Prompt: The article notes that despite the skyrocketing prices in the secondary market for Taylor Swift concert tickets—often exceeding eight times their original value—ticket holders remain reluctant to sell. This behavior appears to defy the traditional law of supply. However, the article also suggests that at “some ludicrous price”, ticket holders might ultimately be persuaded to sell.
Tasks:
1) Describe how you would handle this situation (What would you do?) and provide your thoughts on the article’s perspective. If, as the article suggests, there is a certain “ludicrous” price at and beyond which otherwise reluctant ticket holders would sell, explain how the supply curve in the secondary market would look like.
2) write a respond to this following passage.
“Personally speaking I am not a huge fan of Taylor Swift to buy tickets for her concert. I do like some of her song but not all of them to attend. I do realize how big Taylor Swift is and how her music touches so many people that idolize her so much so that they would pay high to attend her concerts and wait in line for the pre-sale or whatever. Thus, I understand how Taylor Swift fans broke economics since the demand for her tickets would be high considering her fan base.

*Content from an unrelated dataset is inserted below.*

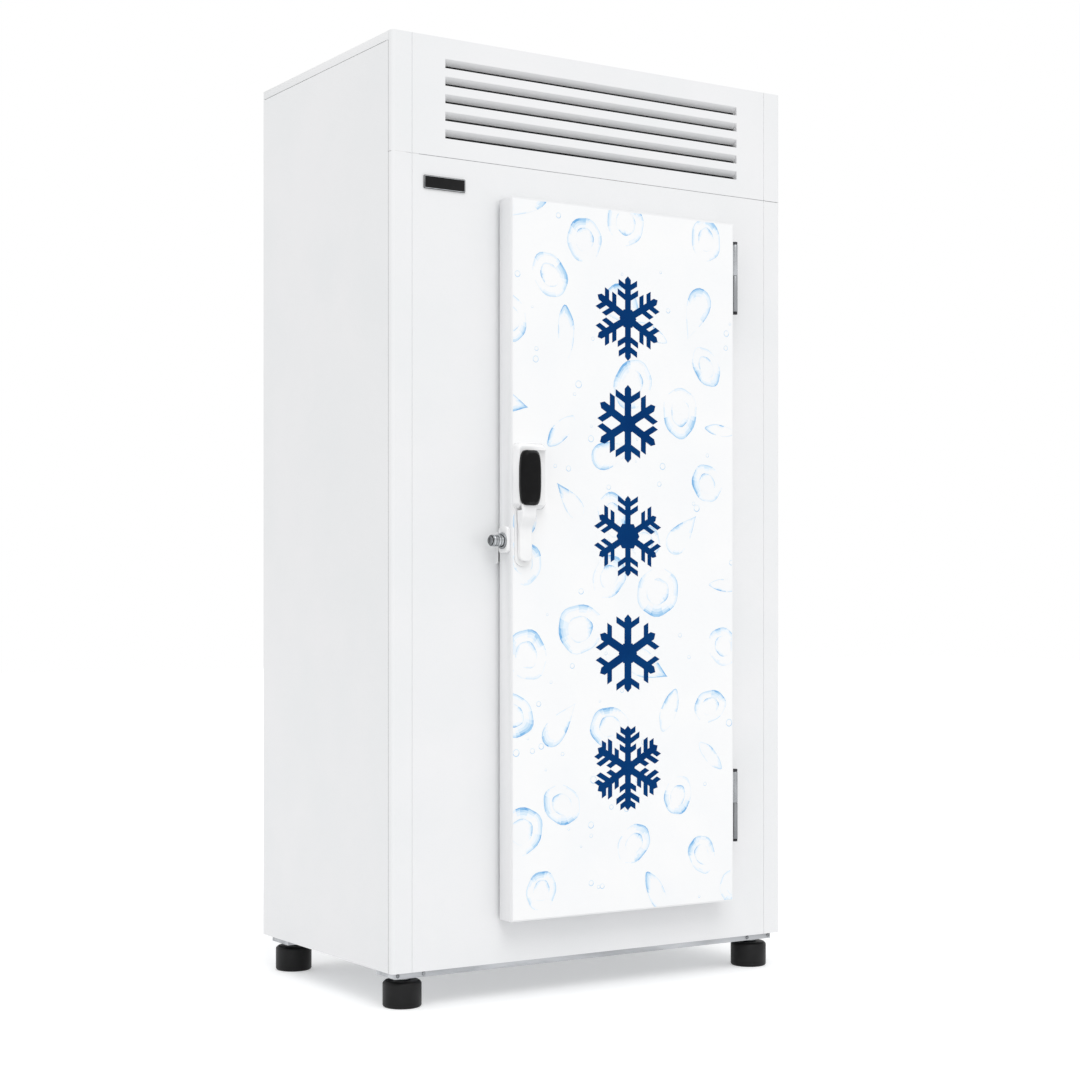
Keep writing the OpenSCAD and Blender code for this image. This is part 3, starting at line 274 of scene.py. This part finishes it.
# Printed door: melting ice all over the sheet, in inks from faint to deep, and a column of bold flakes.
# Lengths are in metres.
printLow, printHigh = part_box("door_print")
printSheet = {
    "front": printLow.y,
    "inkLift": 0.00010, "flakeLift": 0.00022,  # how far the inks stand ahead of the sheet
    "leastArea": 1e-8,  # smaller scraps are left out
    "film": {"grain": 1200, "detail": 5, "rough": (0.3, 0.38), "blend": (0.4, 0.6)},
    "inks": (((246, 250, 254), (236, 245, 253)), ((232, 243, 252), (214, 234, 249)),
             ((206, 229, 248), (178, 214, 243)), ((166, 208, 241), (118, 178, 229))),
    "inkPatches": (30, 38, 46, 54), "inkShine": 0.12,
    "navy": ((2, 51, 107), (4, 58, 114)), "navyPatch": 9, "navyShine": 0.03,
}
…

Obviously, the tickets would increase the more the consumers demand it. Those who really want to go will try to purchase the tickets before the ticket prices increase so its more affordable and not sell them. However, there will be people also buying them to sell them at a higher price later on if they are not big fans. In addition, there will also be people who will not be able to attend for other reasons so they will have to sell their tickets.
Overall, initially the supply curve is steep since the majority of the ticket holders will not want to sell leading it to be inelastic. As prices increase, it will reach the “ludicrous price” and more ticket holders will join the market leading it to become elastic supply curve instead.”